Furthermore, this position seems logical: the mere fact that the buyer’s unilateral decision is unfavorable to the contractor does not mean that the contractor will not accept it, and therefore that a dispute will arise. The contractor may very well consent to the penalty or at least not intend to contest it. The simple application of contractual penalties is therefore not, in itself, sufficient to give rise to a dispute.
Reason #3: The existence of specific rules for penalties
This decision finally appears to be justified by the existence of specific rules for penalties.
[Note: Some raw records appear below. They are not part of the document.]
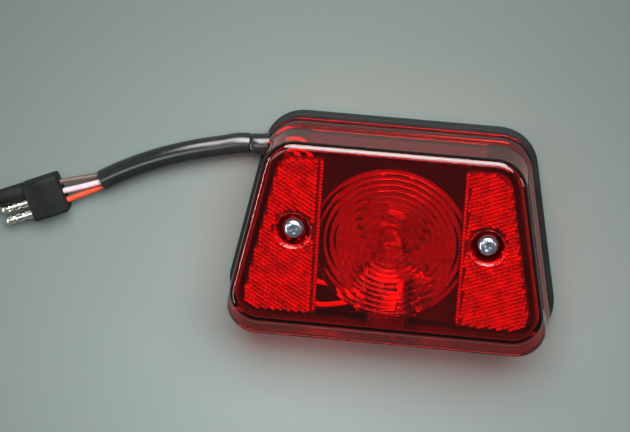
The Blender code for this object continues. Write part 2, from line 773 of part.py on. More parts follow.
def make_socket():
    axis = along_bulb()
    front = RIM_Y + SHELL_FRONT
    flange_top = FLANGE_Y + FLANGE_THICKNESS
    profile = (
        (SHELL_BORE_R, SHELL_BACK_Y),
        (SHELL_R, SHELL_BACK_Y),
        (SHELL_R, FLANGE_Y),
        (FLANGE_R, FLANGE_Y),
        (FLANGE_R, flange_top),
        (SHELL_R, flange_top),
        (SHELL_R, front),
        (SHELL_BORE_R, front),
    )
    shell = turned("socket_shell", profile, "zinc_steel", 32)
    half_pin = math.degrees((BULB_PIN_R + RUN) / SHELL_BORE_R)
    for angle, height in BULB_PINS:
        y = RIM_Y + height
        leg_top = y + BULB_PIN_R + RUN
        leg_low = y - BULB_PIN_R - RUN - PUSH_TRAVEL
        turn_span = TURN_ANGLE + 2 * half_pin
        cut(shell, slot_leg(leg_low, leg_top, angle - half_pin, turn_span))
        entry_start = angle + TURN_ANGLE - half_pin
        cut(shell, slot_leg(leg_top - 0.4, front + 2.0, entry_start, 2 * half_pin))
    place(shell, axis)

    cap = cylinder("socket_end_cap", SHELL_BORE_R - GAP, CAP_BACK_Y, CAP_FRONT_Y, "fibre")
    for x in (-CONTACT_X, CONTACT_X):
        hole = cylinder("hole", LEAD_R + GAP, CAP_BACK_Y - 2.0, CAP_FRONT_Y + 2.0, segments=12)
        cut(cap, place(hole, Matrix.Translation((x, 0, 0))))
    place(cap, axis)

    plate_top = BULB_Z + BRACKET_TOP_MARGIN
    half = BRACKET_HALF_WIDTH
    bracket = box(
        "socket_bracket",
        (-half, BRACKET_Y, FOOT_Z),
        (half, BRACKET_Y + BRACKET_THICKNESS, plate_top),
        "zinc_steel",
    )
    foot_front = BRACKET_Y + BRACKET_FOOT
    foot_top = FOOT_Z + BRACKET_THICKNESS
    foot = box("foot", (-half, BRACKET_Y + 0.2, FOOT_Z), (half, foot_front, foot_top))
    join(bracket, foot)
    bore = place(cylinder("bore", SHELL_R + GAP, BRACKET_Y - 3.0, BRACKET_Y + 4.0, segments=32), axis)
    cut(bracket, bore)
    for x in (-RIVET_X, RIVET_X):
        hole = cylinder("hole", RIVET_R + GAP, 0.0, BULB_Z, segments=16)
        cut(bracket, place(hole, Matrix.Translation((x, RIVET_Y, 0))))

    over_terminal = foot_top + GAP + TERMINAL_THICKNESS
    for side, x, seat in (("left", -RIVET_X, foot_top), ("right", RIVET_X, over_terminal)):
        head = seat + GAP
        profile = (
            (0.0, TRAY_Z + GAP),
            (RIVET_R, TRAY_Z + GAP),
            (RIVET_R, head),
            (RIVET_HEAD_R, head),
            (RIVET_HEAD_R - 0.4, head + RIVET_HEAD * 0.6),
            (RIVET_HEAD_R - 1.4, head + RIVET_HEAD),
            (0.0, head + RIVET_HEAD),
        )
        rivet = turned(f"bracket_rivet_{side}", profile, "bright_steel", 16)
        place(rivet, Matrix.Translation((x, RIVET_Y, 0)))


def make_contacts():
    axis = along_bulb()
    disc = cylinder("contact_disc", SHELL_BORE_R - RUN, DISC_BACK_Y, DISC_FRONT_Y, "fibre")
    for x in (-CONTACT_X, CONTACT_X):
        hole = cylinder("hole", BUTTON_SHANK_R + GAP, DISC_BACK_Y - 2.0, DISC_FRONT_Y + 2.0, segments=12)
        cut(disc, place(hole, Matrix.Translation((x, 0, 0))))
    place(disc, axis)
    for label, x in (("tail", -CONTACT_X), ("stop", CONTACT_X)):
        button = turned(
            f"socket_contact_{label}",
            (
                (0.0, DISC_BACK_Y - BUTTON_SHANK),
                (BUTTON_SHANK_R, DISC_BACK_Y - BUTTON_SHANK),
                (BUTTON_SHANK_R, DISC_FRONT_Y + GAP),
                (BUTTON_R, DISC_FRONT_Y + GAP),
                (BUTTON_R, BUTTON_FRONT_Y - 0.3),
                (BUTTON_R - 0.5, BUTTON_FRONT_Y),
                (0.0, BUTTON_FRONT_Y),
            ),
            "brass",
            14,
        )
        place(button, axis @ Matrix.Translation((x, 0, 0)))

    turns = SPRING_TURNS
    count = round(turns * 14)
    low = SPRING_FRONT_Y - SPRING_LENGTH + SPRING_WIRE_R
    rise = SPRING_LENGTH - 2 * SPRING_WIRE_R
    coil = []
    for step in range(count + 1):
        angle = 2 * math.pi * turns * step / count
        coil.append(
            (SPRING_R * math.cos(angle), low + rise * step / count, BULB_Z + SPRING_R * math.sin(angle))
        )
    tube("contact_spring", coil, SPRING_WIRE_R, "spring_steel", 1)


# Inner leads

def make_leads():
    lead_z = PLATE_TOP_Z + GAP + LEAD_R
    boot_x = BOOT_INNER_X + GAP
    floor_routes = {
        "tail": (
            (-8.0, -39.0, 9.6),
            (-14.0, -35.8, 7.6),
            (-22.0, -37.0, lead_z),
            (-33.0, -39.4, lead_z),
            (-45.0, -33.6, lead_z),
            (-52.2, -18.0, lead_z),
            (-53.0, -2.0, lead_z),
            (-51.6, 12.0, lead_z),
            (-48.4, 21.0, lead_z),
            (-46.0, 25.6, lead_z),
            (boot_x + 2.4, BOOT_CENTRE_Y - 2.9, lead_z),
            (boot_x, BOOT_CENTRE_Y - 2.7, lead_z),
        ),
        "stop": (
            (2.4, -40.4, 9.6),
            (0.0, -37.6, 8.4),
            (-5.0, -34.8, 8.3),
            (-13.0, -33.2, 9.2),
            (-22.0, -36.2, 9.3),
            (-33.0, -37.0, 8.7),
            (-42.0, -29.0, lead_z),
            (-47.6, -14.0, lead_z),
            (-49.0, 2.0, lead_z),
            (-46.0, 17.0, lead_z),
            (-42.4, 26.0, lead_z),
            (boot_x + 4.0, BOOT_CENTRE_Y - 0.2, lead_z),
            (boot_x, BOOT_CENTRE_Y, lead_z),
        ),
    }
    for label, x, colour in (("tail", -CONTACT_X, "orange"), ("stop", CONTACT_X, "white")):
        drop = (
            (x, CAP_FRONT_Y - 0.4, BULB_Z),
            (x, SHELL_BACK_Y - GAP, BULB_Z),
            (x, LEAD_DROP_Y, BULB_Z - 1.8),
            (x, LEAD_DROP_Y, BULB_Z - 6.0),
        )
        tube(f"lead_{label}", smooth_route(drop + floor_routes[label], 2.0), LEAD_R, f"wire_{colour}", 1)
    tab_z = FOOT_Z + BRACKET_THICKNESS + GAP
    tab_top = tab_z + TERMINAL_THICKNESS
    terminal = ring("ground_terminal", RIVET_R + GAP, TERMINAL_R, tab_z, tab_top, "brass", 16)
    place(terminal, Matrix.Translation((RIVET_X, RIVET_Y, 0)))
    tab_end = RIVET_X - TERMINAL_R - 3.0
    tab = box(
        "tab",
        (tab_end, RIVET_Y - 1.3, tab_z),
        (RIVET_X - TERMINAL_R + 1.0, RIVET_Y + 1.3, tab_top),
    )
    join(terminal, tab)
    wire_z = FOOT_Z + BRACKET_THICKNESS + GAP + LEAD_R
    route = (
        (tab_end - GAP - LEAD_R, RIVET_Y, wire_z),
        (-3.5, -24.4, wire_z),
        (-13.0, -26.7, wire_z),
        (-20.0, -28.0, 7.4),
        (-29.5, -28.2, lead_z),
        (-37.4, -25.4, lead_z),
        (-38.8, -17.0, lead_z),
        (-34.9, -5.0, lead_z),
        (-34.2, 8.0, lead_z),
        (-35.0, 18.0, lead_z),
        (-37.5, 28.0, lead_z),
        (boot_x + 7.0, BOOT_CENTRE_Y + 2.5, lead_z),
        (boot_x, BOOT_CENTRE_Y + 2.7, lead_z),
    )
    tube("lead_ground", smooth_route(route, 2.0), LEAD_R, "wire_brown", 1)


# Boot, cord and plug

def make_cord():
    boot_solid("cord_boot", 0.0, BOOT_FACE_X, BOOT_INNER_X, "vinyl_black")
    points = [(BOOT_FACE_X + x, y, CORD_Z) for x, y in CORD_ROUTE]
    sleeve = smooth_route(points, 5 * CORD_R)
    sleeve.insert(1, sleeve[0] - Vector((CORD_R, 0, 0)))  # leaves the boot square to its face
    tube("cord_sleeve", sleeve, CORD_R, "vinyl_black", 3)
    sleeve_end = Vector(points[-1])
    heading = (sleeve_end - Vector(points[-2])).normalized()
    across = Vector((heading.y, -heading.x, 0))
    plug_heading = Matrix.Rotation(math.radians(PLUG_ANGLE), 3, "Z") @ Vector((1, 0, 0))
    plug_across = Vector((plug_heading.y, -plug_heading.x, 0))
    back = plug_place().to_translation()
    for lane, (colour, rise) in enumerate((("brown", -0.2), ("white", 1.4), ("orange", -0.2))):
        side = 1.0 - lane
        lift = Vector((0, 0, rise))
        start = sleeve_end + heading * GAP + across * (side * 2.6) + lift
        end = back - plug_heading * GAP + plug_across * (side * WIRE_SPREAD)
        middle = (start + end) / 2 + lift * 0.3
        tube(f"wire_{colour}", smooth_route((start, middle, end), 3.2), WIRE_R, f"wire_{colour}", 2)


def plug_place():
    x, y = PLUG_BACK
    turn = Matrix.Rotation(math.radians(PLUG_ANGLE), 4, "Z")
    return Matrix.Translation((BOOT_FACE_X + x, y, CORD_Z)) @ turn


def along_plug():
    """Turns Z into the plug's own X, so that a height h is h ahead of the plug's back."""
    return Matrix.Rotation(math.radians(90), 4, "Y")


def make_plug():
    half = PLUG_WIDTH / 2
    deep = PLUG_HEIGHT / 2
    corners = ((-half, -deep), (half, -deep), (half, deep), (-half, deep))
    section = rounded_polygon(corners, (PLUG_CORNER,) * 4, 5)
    small = rounded_polygon([(x * 0.93, y * 0.9) for x, y in corners], (PLUG_CORNER * 0.85,) * 4, 5)
    shape = bmesh.new()
    loops = []
    for outline, x in ((small, 0.0), (section, 1.5), (section, PLUG_LENGTH)):
        loops.append([shape.verts.new((x, point.x, point.y)) for point in outline])
    shape.faces.new(loops[0])
    shape.faces.new(loops[-1])
    for lower, upper in zip(loops, loops[1:]):
        for index in range(len(lower)):
            after = (index + 1) % len(lower)
            shape.faces.new((lower[index], lower[after], upper[after], upper[index]))
    body = add_object("plug_body", shape, "plug_rubber")
    shroud_end = PLUG_LENGTH + SHROUD_LENGTH
    shroud = cylinder("shroud", SHROUD_R, PLUG_LENGTH - 1.0, shroud_end, segments=20)
    place(shroud, along_plug())
    join(body, place(shroud, Matrix.Translation((0, -PIN_PITCH, 0))))
    bore_r = SOCKET_R + TERMINAL_WALL + GAP
    bore = cylinder("bore", bore_r, PLUG_LENGTH - 3.0, shroud_end + 3.0, segments=20)
    place(bore, along_plug())
    cut(body, place(bore, Matrix.Translation((0, -PIN_PITCH, 0))))
    for y in (0.0, PIN_PITCH):
        hole = place(cylinder("hole", PIN_R + GAP, PLUG_LENGTH - 4.0, shroud_end, segments=20), along_plug())
        cut(body, place(hole, Matrix.Translation((0, y, 0))))
    place(body, plug_place())

    for number, y in ((1, 0.0), (2, PIN_PITCH)):
        end = PLUG_LENGTH + PIN_LENGTH
        waist = PIN_R - PIN_WAIST
        profile = [(0.0, PLUG_LENGTH - 4.0 + GAP), (PIN_R, PLUG_LENGTH - 4.0 + GAP)]
        for low, high in ((0.28, 0.34), (0.58, 0.68)):
            profile.append((PIN_R, PLUG_LENGTH + PIN_LENGTH * low - 0.4))
            profile.append((waist, PLUG_LENGTH + PIN_LENGTH * low))
            profile.append((waist, PLUG_LENGTH + PIN_LENGTH * high))
            profile.append((PIN_R, PLUG_LENGTH + PIN_LENGTH * high + 0.4))
        profile += [(PIN_R, end - 1.6), (PIN_R - 0.7, end - 0.4), (PIN_R - 1.3, end), (0.0, end)]
        pin = place(turned(f"plug_pin_{number}", profile, "nickel", 16), along_plug())
        place(pin, plug_place() @ Matrix.Translation((0, y, 0)))
    terminal = ring(
        "plug_socket_terminal",
        SOCKET_R,
        SOCKET_R + TERMINAL_WALL,
        PLUG_LENGTH - 3.0 + GAP,
        shroud_end - 1.0,
        "nickel",
        16,
    )
    place(terminal, along_plug())
    place(terminal, plug_place() @ Matrix.Translation((0, -PIN_PITCH, 0)))


make_pad()
make_housing()
make_gasket()
make_inserts()
make_plate()
make_lens()
make_reflex_panels()
make_lens_screws()
make_bulb()
make_socket()
make_contacts()
make_leads()
make_cord()
make_plug()
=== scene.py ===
import math

import bmesh
import bpy
from mathutils import Matrix, Vector


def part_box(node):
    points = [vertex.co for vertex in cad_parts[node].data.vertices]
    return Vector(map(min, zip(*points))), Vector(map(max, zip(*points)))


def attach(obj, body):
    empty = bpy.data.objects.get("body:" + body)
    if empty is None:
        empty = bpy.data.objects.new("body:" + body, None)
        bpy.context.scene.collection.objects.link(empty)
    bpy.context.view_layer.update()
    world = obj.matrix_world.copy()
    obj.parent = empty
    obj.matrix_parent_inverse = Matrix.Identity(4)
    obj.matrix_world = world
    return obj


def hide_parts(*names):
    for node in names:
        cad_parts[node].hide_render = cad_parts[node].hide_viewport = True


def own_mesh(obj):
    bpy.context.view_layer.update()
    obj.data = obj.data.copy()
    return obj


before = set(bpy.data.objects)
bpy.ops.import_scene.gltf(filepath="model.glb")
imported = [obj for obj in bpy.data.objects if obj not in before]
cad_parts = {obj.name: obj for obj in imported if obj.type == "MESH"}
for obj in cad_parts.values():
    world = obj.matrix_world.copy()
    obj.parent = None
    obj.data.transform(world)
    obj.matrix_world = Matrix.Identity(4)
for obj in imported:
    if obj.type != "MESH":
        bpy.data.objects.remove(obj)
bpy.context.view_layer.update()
mm = 0.001  # sizes below are in millimetres
print("frame loaded with", len(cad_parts), "nodes")


def boxOf(node):
    low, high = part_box(node)
    return Vector(low) / mm, Vector(high) / mm


cameraPlace = {
    "target": (-31.98, 13.38, 38.5),
    "distance": 1100.0,
    "tilt": 0.349,  # towards the lamp's top
    "yaw": 0.0845,  # towards the lamp's right
    "roll": 0.0893,
    "lens": 149.96,
}


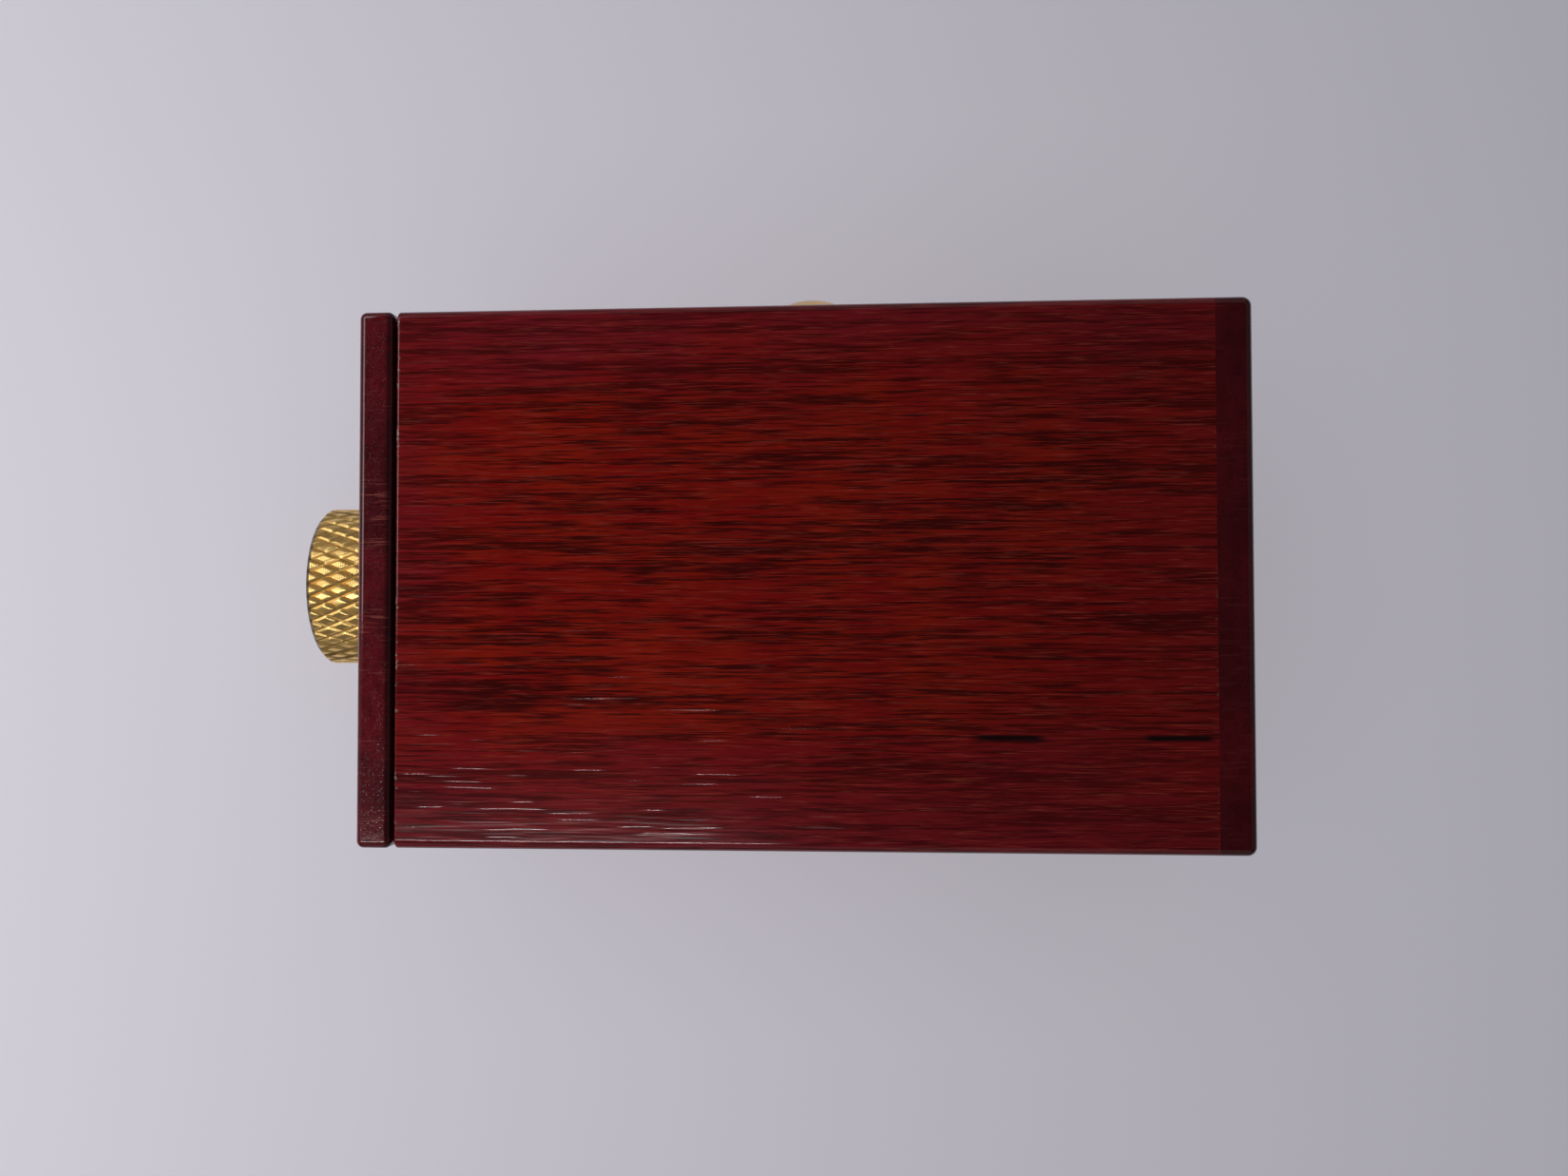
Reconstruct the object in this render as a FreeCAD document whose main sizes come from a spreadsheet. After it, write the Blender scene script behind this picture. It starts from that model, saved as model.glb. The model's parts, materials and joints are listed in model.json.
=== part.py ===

Indeed, the six 2021 General Terms and Conditions for Public Contracts (CCAG) provide, by default, for a specific adversarial procedure prior to the application of penalties, and this without providing for a statute of limitations.
5) In summary
Before:
- Uncertainty regarding the date the dispute with the buyer arose
- Uncertainty regarding the need to submit a formal claim
- Requirement to repeat the objection each time penalties were applied
Now:
- Penalties are no longer covered by the article on dispute resolution
- The contractor simply needs to send a letter to contest the penalties
- No time limit for sending this letter of objection
- The matter must be brought before a judge within 2 months of the express refusal or implied decision
6) Our practical advice for the contractor
Procedural advice: To contest these penalties before a judge, the contractor must follow the standard legal procedures for administrative litigation:
- Obtain a preliminary decision from the buyer by sending them a letter
- Following an express or tacit rejection decision, the contracting authority must appeal to the court within two months, provided that the appeal procedures and deadlines have been correctly specified
Increased vigilance of contractors regarding the CCAP (General Terms and Conditions of Contract): It is possible that some contracting authorities, in light of this case law, will regulate the legal framework for contesting penalties. Contractors must therefore be particularly vigilant regarding the drafting of these clauses.